Sobra o que será o tema central de nossa conversa. E sobra algo? O que os agentes da “renovação” trouxeram de tão especial em um ano de mandatos parlamentares na Câmara dos Deputados? Você viu algo tão diferente e capaz de lhe fazer cair o queixo? Eu não. E aqui terei que abrir mão momentaneamente da expectativa que obviamente desejamos depositar numa futura geração que tem potencial, lembrando que 12 meses não são suficientes para grandes provas. Assim: antes da crítica, precisamos de paciência e esperança.
Fechado esses parênteses, vou ser bem claro sobre o motivo maior de minha acidez: utilizar ferramentas, por vezes questionáveis, de gestão do terceiro setor ou de empresas para tocar gabinetes parlamentares pouco muda a situação dos PARLAMENTOS a ponto de falarmos sobre uma NOVA POLÍTICA. Legislativos são casas coletivas, políticas (sim!
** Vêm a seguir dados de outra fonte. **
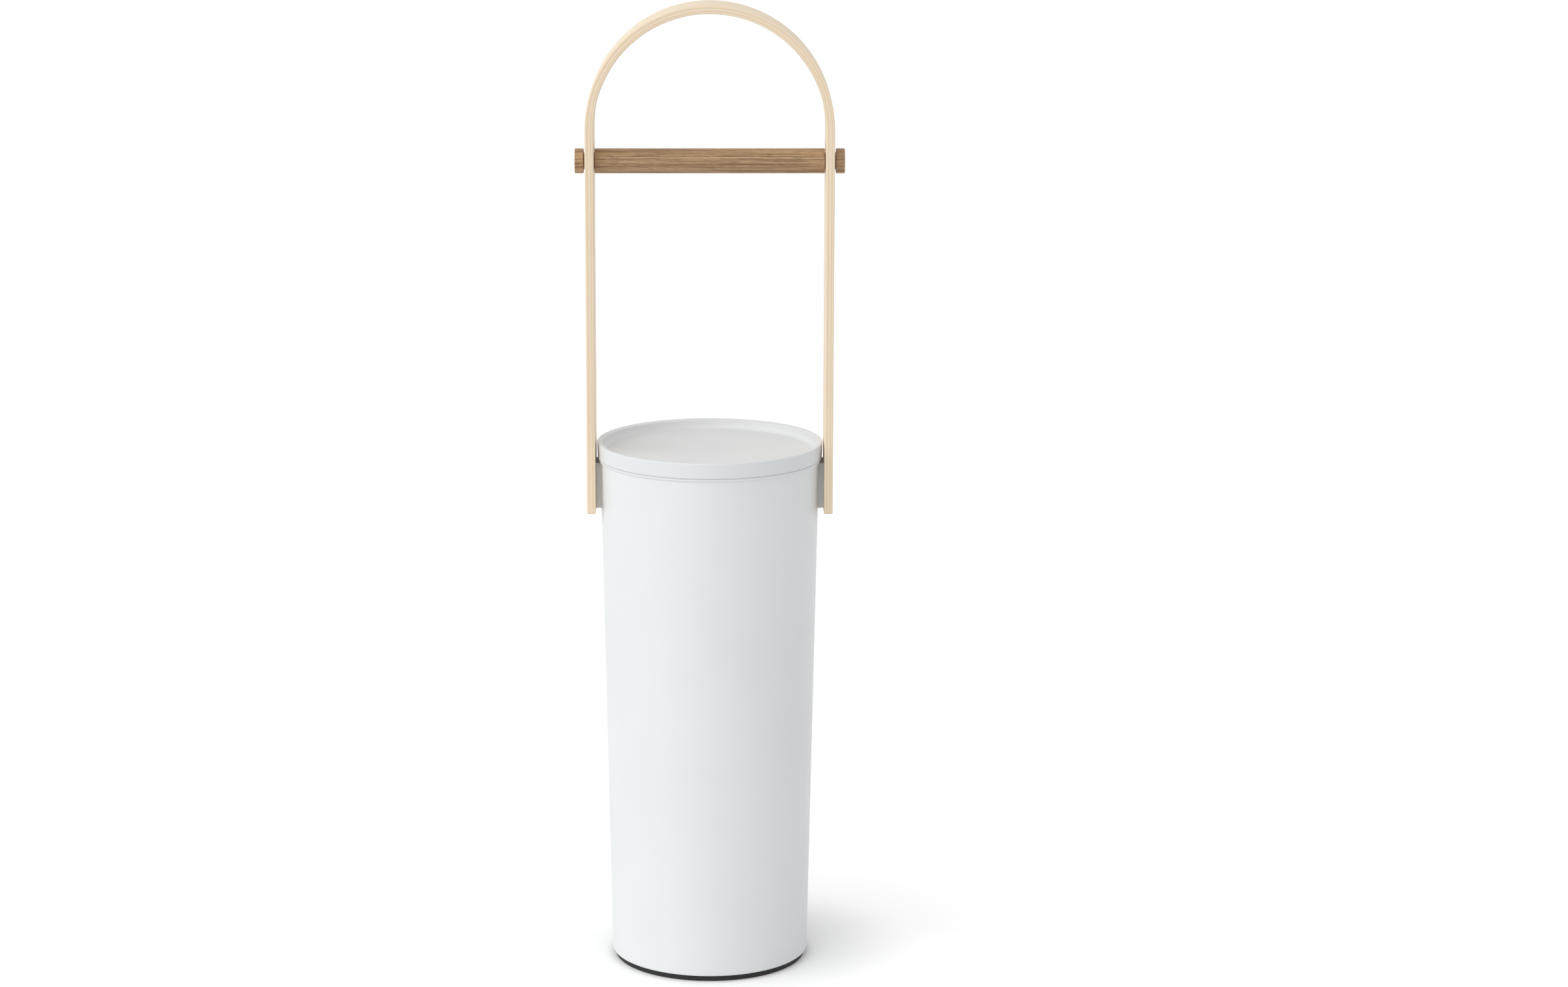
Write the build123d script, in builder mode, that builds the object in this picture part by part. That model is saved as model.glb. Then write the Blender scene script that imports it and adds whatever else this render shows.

Isso é importante de dizer) e necessárias de serem pensados em sentido PLURAL, ou seja, o todo é infinitamente maior que a soma das partes. Assim, sofisticar entre quatro paredes mantêm as coisas quase no mesmo lugar. Algo como reformar um apartamento no mais escangalhado dos edifícios, o que no curto prazo será bom apenas da porta para dentro. Numeremos alguns pontos:
Aqui estão apenas alguns exemplos. Outros poderiam ser listados, e todos eles somados talvez ofertem aos menos atentos à política um sentimento de que efetivamente a inovação funciona a pleno vapor. A questão é entender se quem avalia tudo isso como revolucionário não tem uma visão estreita e limitada do que a política efetivamente exige como desafio, sobretudo em casas coletivas onde o sentido das palavras PARTIDO e PARLAMENTO precisam ser revisitadas no coletivo.
Assim, depois desse cargueiro de atitudes questionáveis que têm sido chamadas de “inovação”, confesso que mesmo sem ter simpatia ideológica pelo NOVO, é de lá que ao menos parece vir uma noção minimamente decente e razoável de PARTIDO POLÍTICO condizente com o que democraticamente pregam. A liderança da legenda na Câmara dos Deputados tem buscado se destacar com a criação de métricas, estabelecimento de objetivos claros para a bancada, instrumentos de transparência coletivos e coisas do tipo. Mas isso não são as criticadas ferramentas descritas acima? Sim, mas não dentro do gabinete, e sim sob a lógica de PARTIDO, elemento fundamental e essencial que efetivamente merece ser inovado em nome do fortalecimento do parlamento e da lógica de nosso desenho de democracia representativa.
Assim, se tais ferramentas de características mais gerenciais e, por vezes empresariais, darão certo teremos que esperar o tempo nos dizer, mas ao menos parece haver um mínimo compromisso com o PARTIDO. O NOVO saiu na frente aqui, restando saber se suas partes (deputados) entenderão e respeitarão isso tudo. Dessa forma, ainda temos muito o que evoluir, mas o simples compromisso de uma legenda em tentar se mostrar como partido é mais valioso que a pretensa sofisticação de mandatos que, isoladamente, estão mais preocupados em se dizer diferentes em meio ao que eles mesmos entendem como deprimente.
Na Câmara dos Deputados, onde cada ator isolado equivale à fração 1/513, tenho a lembrar que o peso final de gestos quixotescos será rigorosamente muito próximo de 0, e provavelmente, nessa toada, é isso que muitas dessas “novidades” acrescentarão às suas votações quando lhes perguntarem em 2022: no que efetivamente você INOVOU? O que CONQUISTOU? Onde está a NOVA POLÍTICA que me vendeu em 2018? A não ser que o eleitor continue, bombardeado por muito alarde e pelos próprios valores individualistas, acreditando que uma andorinha barulhenta criou em voo solo um verão ensolarado. Isso também é mais do mesmo, mas não vou aqui falar do quanto o eleitor também precisa ser parte dessa NOVA política.